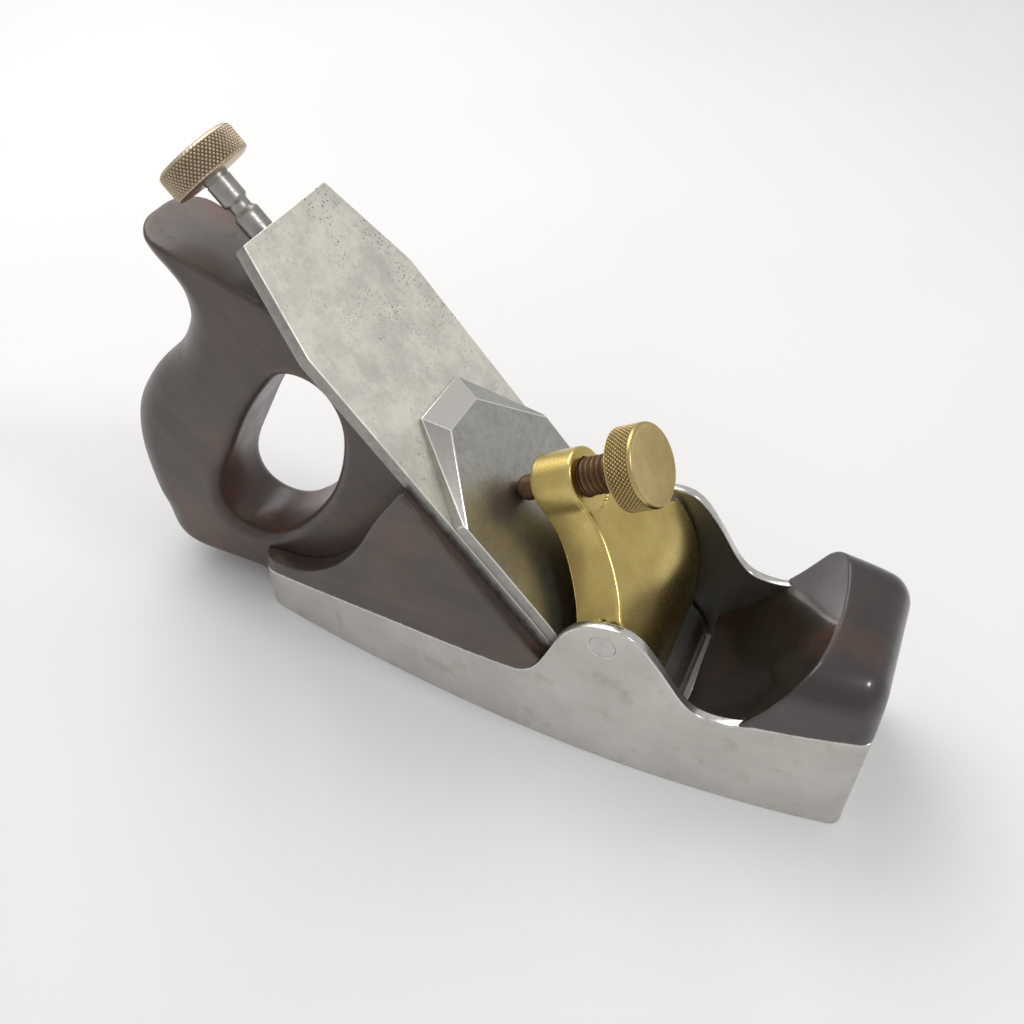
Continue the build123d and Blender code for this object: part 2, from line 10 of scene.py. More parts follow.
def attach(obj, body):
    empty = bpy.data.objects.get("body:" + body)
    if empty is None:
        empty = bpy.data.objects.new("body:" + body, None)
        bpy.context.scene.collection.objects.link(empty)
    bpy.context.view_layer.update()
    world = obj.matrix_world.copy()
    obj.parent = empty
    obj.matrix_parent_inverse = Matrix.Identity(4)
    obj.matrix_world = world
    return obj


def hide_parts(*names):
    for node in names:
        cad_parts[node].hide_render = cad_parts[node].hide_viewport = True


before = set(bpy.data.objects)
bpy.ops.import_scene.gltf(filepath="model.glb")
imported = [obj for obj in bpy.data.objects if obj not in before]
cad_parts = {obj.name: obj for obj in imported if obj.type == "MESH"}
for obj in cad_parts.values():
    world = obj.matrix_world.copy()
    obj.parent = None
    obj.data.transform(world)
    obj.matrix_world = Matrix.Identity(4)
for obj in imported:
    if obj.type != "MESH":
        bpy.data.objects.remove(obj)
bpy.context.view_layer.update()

# ------------------------------------------------------------------ dimensions
# millimetres in the row frame: +X to the toe, +Y to the left side, +Z up
TH = math.radians(47.67)
EDGE_X = 46.8
U = np.array([-math.cos(TH), 0.0, math.sin(TH)])
N = np.array([math.sin(TH), 0.0, math.cos(TH)])
O = np.array([EDGE_X, 0.0, 0.0])
ST = math.radians(10.5)
D = -math.sin(ST) * U + math.cos(ST) * N
IRON_T, CAP_T = 4.5, 4.4
FOOT = O + 94.5 * U + CAP_T * N
SIDE_T = 3.0
SOLE_T = 6.0
MOUTH_X = 48.9

PLAN = [
    (-104.0, 19.9), (-86.7, 22.8), (-69.4, 25.4), (-52.0, 27.7), (-34.7, 29.6),
    (-17.3, 31.1), (0.0, 32.2), (17.3, 32.7), (34.7, 32.7), (52.0, 32.0),
    (69.4, 30.7), (86.7, 28.8), (104.0, 26.1),
]
SIDE_TOP = [
    (-104.0, 17.1), (-94.1, 18.7), (-84.2, 20.2), (-74.3, 21.8), (-64.3, 23.2),
    (-54.4, 24.5), (-44.5, 25.6), (-34.6, 26.4), (-24.7, 27.1), (-14.8, 27.8),
    (-4.9, 28.6), (0.5, 29.6), (3.4, 31.6), (5.8, 35.0), (8.4, 40.6), (10.9, 47.0),
    (13.4, 52.8), (17.4, 58.2), (22.2, 61.4), (28.0, 62.8), (32.5, 62.6),
    (36.8, 60.4), (40.2, 56.8), (43.9, 51.9), (47.5, 46.6), (51.0, 41.6),
    (54.2, 38.4), (57.3, 36.8), (62.0, 36.3), (66.4, 36.9), (70.5, 38.3),
    (78.0, 39.7), (90.0, 41.2), (104.0, 42.9),
]
CHEEK_TOP = [
    (-104.0, 24.6), (-97.0, 25.6), (-90.5, 26.0), (-84.0, 27.6), (-77.0, 31.4), (-71.0, 36.0),
    (-61.6, 46.8), (-55.6, 56.4), (-50.4, 66.6), (-45.2, 75.6), (-38.0, 87.0),
]
TOTE_BACK = [
    (-128.0, 141.5), (-129.7, 138.2), (-129.1, 134.2), (-127.2, 130.7), (-122.9, 125.7),
    (-120.4, 122.2), (-119.4, 117.5), (-119.6, 113.2), (-120.9, 109.2), (-123.6, 103.8),
    (-128.2, 97.2), (-135.2, 90.2), (-140.6, 84.6), (-146.3, 77.2), (-150.6, 70.0),
    (-153.4, 62.0), (-155.1, 52.0), (-155.3, 43.0), (-154.7, 34.5), (-153.0, 25.4),
    (-149.4, 18.2), (-144.6, 12.2), (-138.6, 8.9), (-130.0, 7.9),
]
HOLE = [
    (-80.5, 102.6), (-73.0, 101.0), (-68.2, 94.0), (-67.4, 83.0), (-70.2, 69.0),
    (-75.4, 56.5), (-84.2, 43.2), (-94.0, 32.8), (-103.0, 27.2), (-111.5, 26.0),
    (-118.0, 29.0), (-121.0, 36.0), (-119.4, 47.0), (-112.6, 61.5), (-103.8, 78.5),
    (-93.0, 94.5), (-87.0, 100.6),
]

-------

■ **Directions for this task**
Extract the complete listing verbatim.

■ **Correct result**
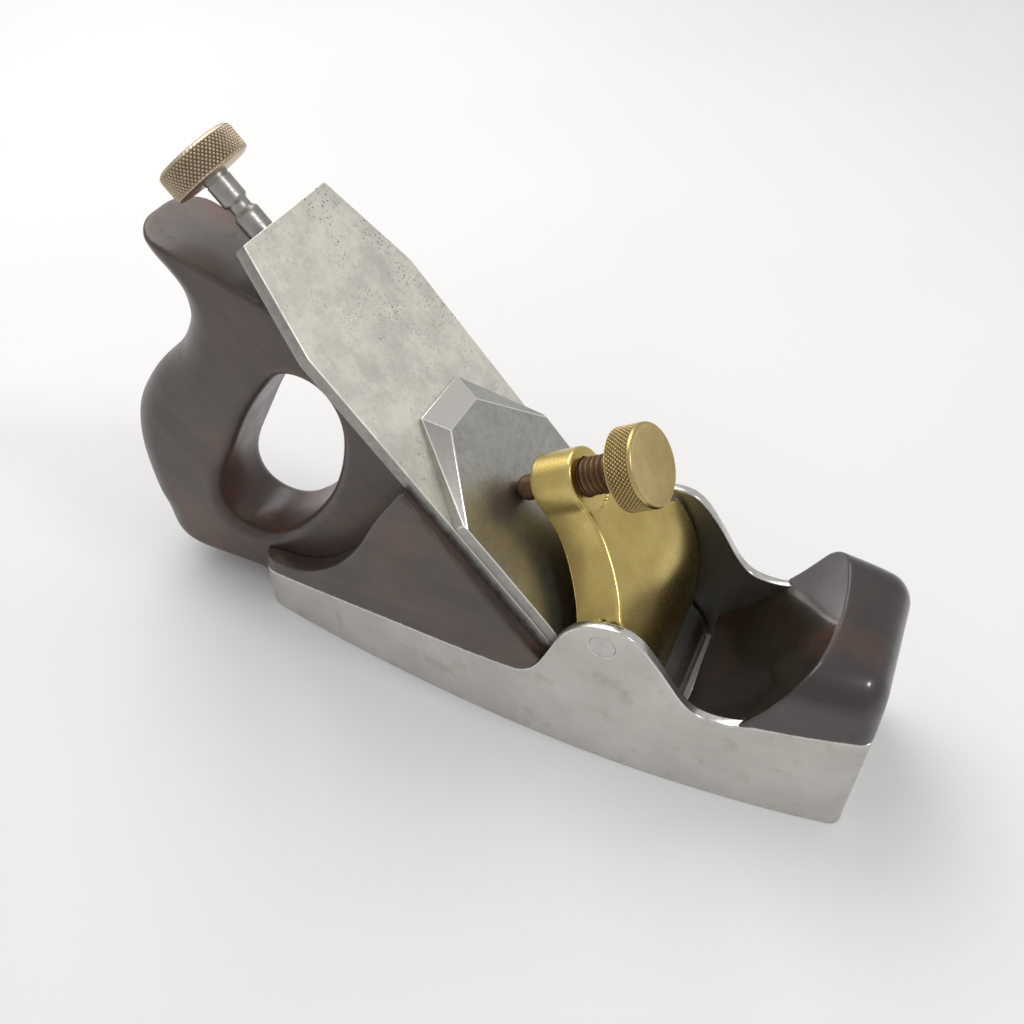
Continue the build123d and Blender code for this object: part 2, from line 10 of scene.py. More parts follow.
def attach(obj, body):
    empty = bpy.data.objects.get("body:" + body)
    if empty is None:
        empty = bpy.data.objects.new("body:" + body, None)
        bpy.context.scene.collection.objects.link(empty)
    bpy.context.view_layer.update()
    world = obj.matrix_world.copy()
    obj.parent = empty
    obj.matrix_parent_inverse = Matrix.Identity(4)
    obj.matrix_world = world
    return obj


def hide_parts(*names):
    for node in names:
        cad_parts[node].hide_render = cad_parts[node].hide_viewport = True


before = set(bpy.data.objects)
bpy.ops.import_scene.gltf(filepath="model.glb")
imported = [obj for obj in bpy.data.objects if obj not in before]
cad_parts = {obj.name: obj for obj in imported if obj.type == "MESH"}
for obj in cad_parts.values():
    world = obj.matrix_world.copy()
    obj.parent = None
    obj.data.transform(world)
    obj.matrix_world = Matrix.Identity(4)
for obj in imported:
    if obj.type != "MESH":
        bpy.data.objects.remove(obj)
bpy.context.view_layer.update()

# ------------------------------------------------------------------ dimensions
# millimetres in the row frame: +X to the toe, +Y to the left side, +Z up
TH = math.radians(47.67)
EDGE_X = 46.8
U = np.array([-math.cos(TH), 0.0, math.sin(TH)])
N = np.array([math.sin(TH), 0.0, math.cos(TH)])
O = np.array([EDGE_X, 0.0, 0.0])
ST = math.radians(10.5)
D = -math.sin(ST) * U + math.cos(ST) * N
IRON_T, CAP_T = 4.5, 4.4
FOOT = O + 94.5 * U + CAP_T * N
SIDE_T = 3.0
SOLE_T = 6.0
MOUTH_X = 48.9

PLAN = [
    (-104.0, 19.9), (-86.7, 22.8), (-69.4, 25.4), (-52.0, 27.7), (-34.7, 29.6),
    (-17.3, 31.1), (0.0, 32.2), (17.3, 32.7), (34.7, 32.7), (52.0, 32.0),
    (69.4, 30.7), (86.7, 28.8), (104.0, 26.1),
]
SIDE_TOP = [
    (-104.0, 17.1), (-94.1, 18.7), (-84.2, 20.2), (-74.3, 21.8), (-64.3, 23.2),
    (-54.4, 24.5), (-44.5, 25.6), (-34.6, 26.4), (-24.7, 27.1), (-14.8, 27.8),
    (-4.9, 28.6), (0.5, 29.6), (3.4, 31.6), (5.8, 35.0), (8.4, 40.6), (10.9, 47.0),
    (13.4, 52.8), (17.4, 58.2), (22.2, 61.4), (28.0, 62.8), (32.5, 62.6),
    (36.8, 60.4), (40.2, 56.8), (43.9, 51.9), (47.5, 46.6), (51.0, 41.6),
    (54.2, 38.4), (57.3, 36.8), (62.0, 36.3), (66.4, 36.9), (70.5, 38.3),
    (78.0, 39.7), (90.0, 41.2), (104.0, 42.9),
]
CHEEK_TOP = [
    (-104.0, 24.6), (-97.0, 25.6), (-90.5, 26.0), (-84.0, 27.6), (-77.0, 31.4), (-71.0, 36.0),
    (-61.6, 46.8), (-55.6, 56.4), (-50.4, 66.6), (-45.2, 75.6), (-38.0, 87.0),
]
TOTE_BACK = [
    (-128.0, 141.5), (-129.7, 138.2), (-129.1, 134.2), (-127.2, 130.7), (-122.9, 125.7),
    (-120.4, 122.2), (-119.4, 117.5), (-119.6, 113.2), (-120.9, 109.2), (-123.6, 103.8),
    (-128.2, 97.2), (-135.2, 90.2), (-140.6, 84.6), (-146.3, 77.2), (-150.6, 70.0),
    (-153.4, 62.0), (-155.1, 52.0), (-155.3, 43.0), (-154.7, 34.5), (-153.0, 25.4),
    (-149.4, 18.2), (-144.6, 12.2), (-138.6, 8.9), (-130.0, 7.9),
]
HOLE = [
    (-80.5, 102.6), (-73.0, 101.0), (-68.2, 94.0), (-67.4, 83.0), (-70.2, 69.0),
    (-75.4, 56.5), (-84.2, 43.2), (-94.0, 32.8), (-103.0, 27.2), (-111.5, 26.0),
    (-118.0, 29.0), (-121.0, 36.0), (-119.4, 47.0), (-112.6, 61.5), (-103.8, 78.5),
    (-93.0, 94.5), (-87.0, 100.6),
]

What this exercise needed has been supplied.